Descending the steps to a pseudo-secret basement bar can lead to unwelcome surprises: grungy dives with sickly beer-and-shot combos, balmy dance rooms with seizure-inducing strobe lights or, worse yet, subpar speakeasies drowning in 1920s kitsch. This sexy den from Little Branch’s Joseph Schwartz and Cervantes Ramirez welcomes you to the depths below with subtly upscale touches: warm lighting and dark woods, highly attentive hosts at your service and a slew of quaffs to pore over.

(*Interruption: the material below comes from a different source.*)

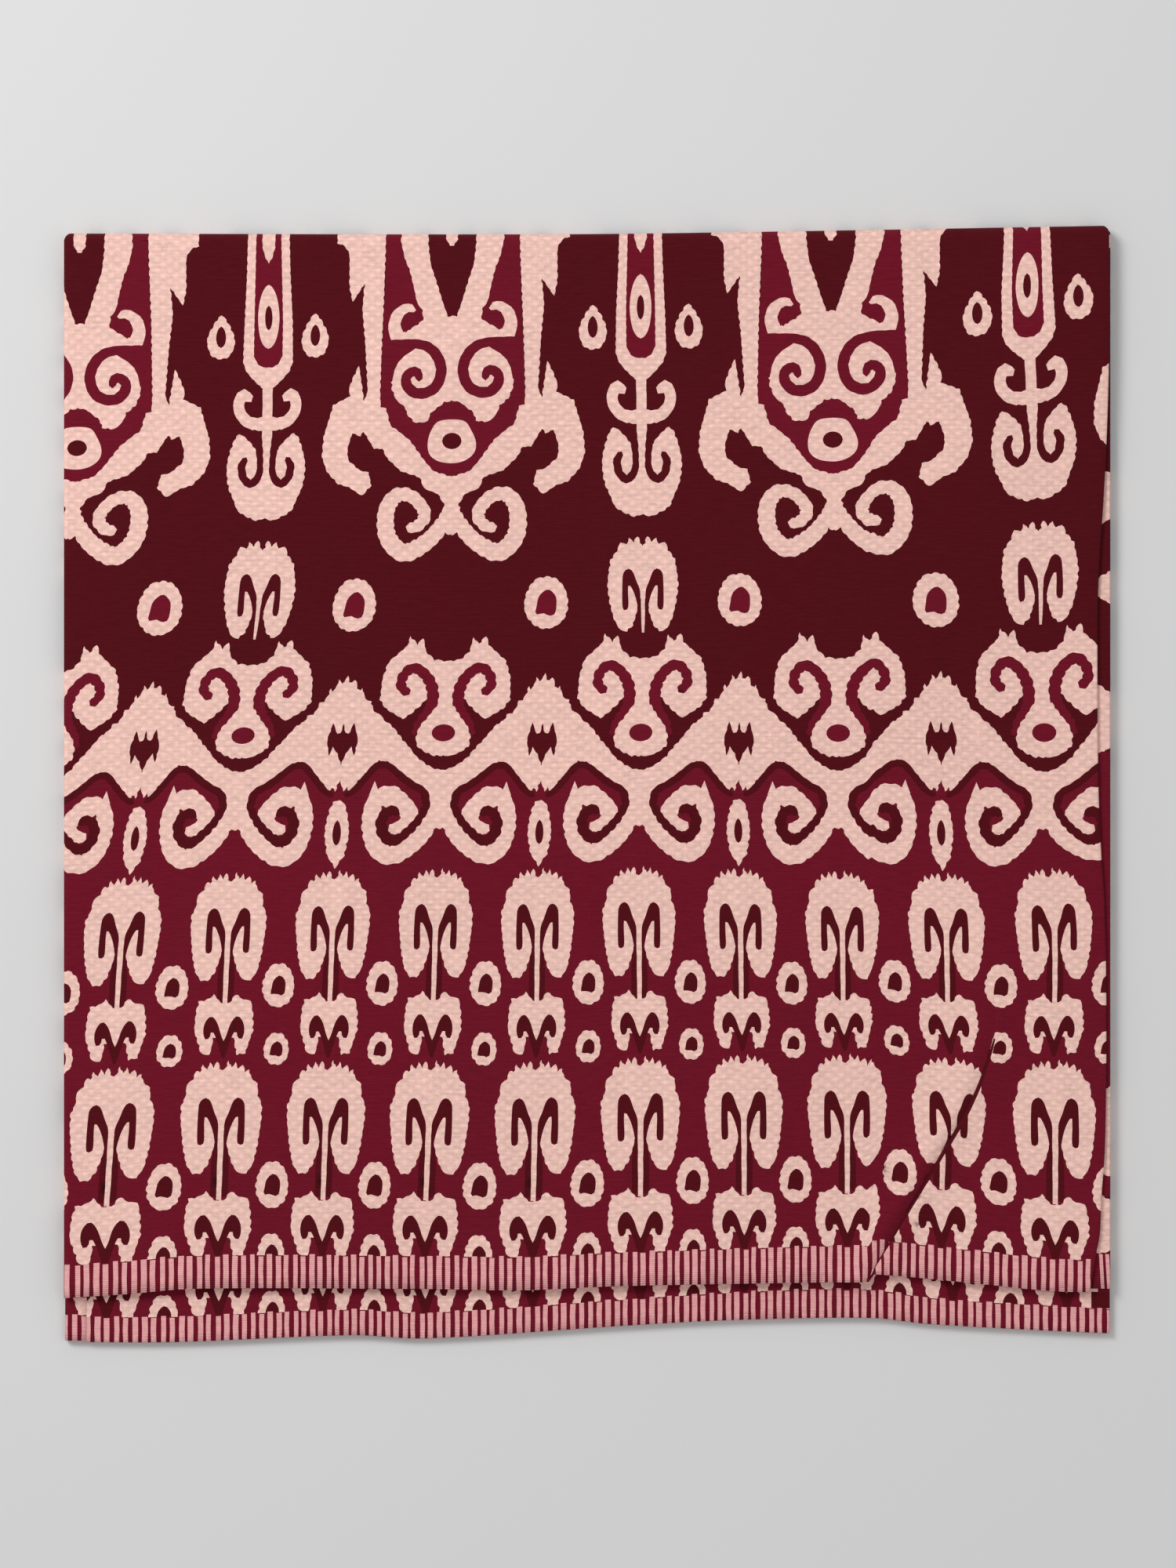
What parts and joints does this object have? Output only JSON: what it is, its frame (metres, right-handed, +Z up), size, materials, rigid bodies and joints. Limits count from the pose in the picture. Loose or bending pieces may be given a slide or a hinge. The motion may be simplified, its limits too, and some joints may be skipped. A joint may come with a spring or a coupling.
{
  "type": "folded sarong",
  "caption": "Tube sarong of figured cotton, pressed flat and folded across and down its length, both striped hems showing.",
  "frame": {"origin": "centre of the bounding box, on the surface that the cloth lies on", "axes": "+Z up out of the surface, +Y along the tube's length towards the top fold, +X across the width towards the tube's side folds"},
  "size_m": [0.5788, 0.6183, 0.0138],
  "materials": {
    "front_cloth": "figured dobby cotton, pale pink motifs on dark maroon and crimson, matt",
    "fold_cloth": "the same cotton at its side fold, maroon, matt",
    "rear_cloth": "the same cotton at the rear hem, pink and crimson stripes, matt",
    "under_cloth": "the same cotton where it lies on the surface, matt",
    "inner_cloth": "edges of the hidden layers, pink and crimson, matt"
  },
  "bodies": {
    "root": {"front_layer": "front_cloth", "second_fold": "fold_cloth", "rear_hem_layer": "rear_cloth", "under_layer": "under_cloth", "inner_layers": "inner_cloth"}
  },
  "joints": []
}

ORDER THIS: The delicate Little Devil ($14) is coyly named: Served in a dainty coupe, the lemon-and--orange number finishes on gin’s soft floral notes. With bitters and two thick twists, the first sip of an Island Old Fashioned ($14) feels familiar, but velvety hints of almond and clove remind whiskey lovers of the añejo rum’s reign. And playing off the baking-spiced sweetness of apple pie, the Chin Chin ($14) splashes caramely Elijah Craig bourbon with sharp ginger and crisp, cooling cider.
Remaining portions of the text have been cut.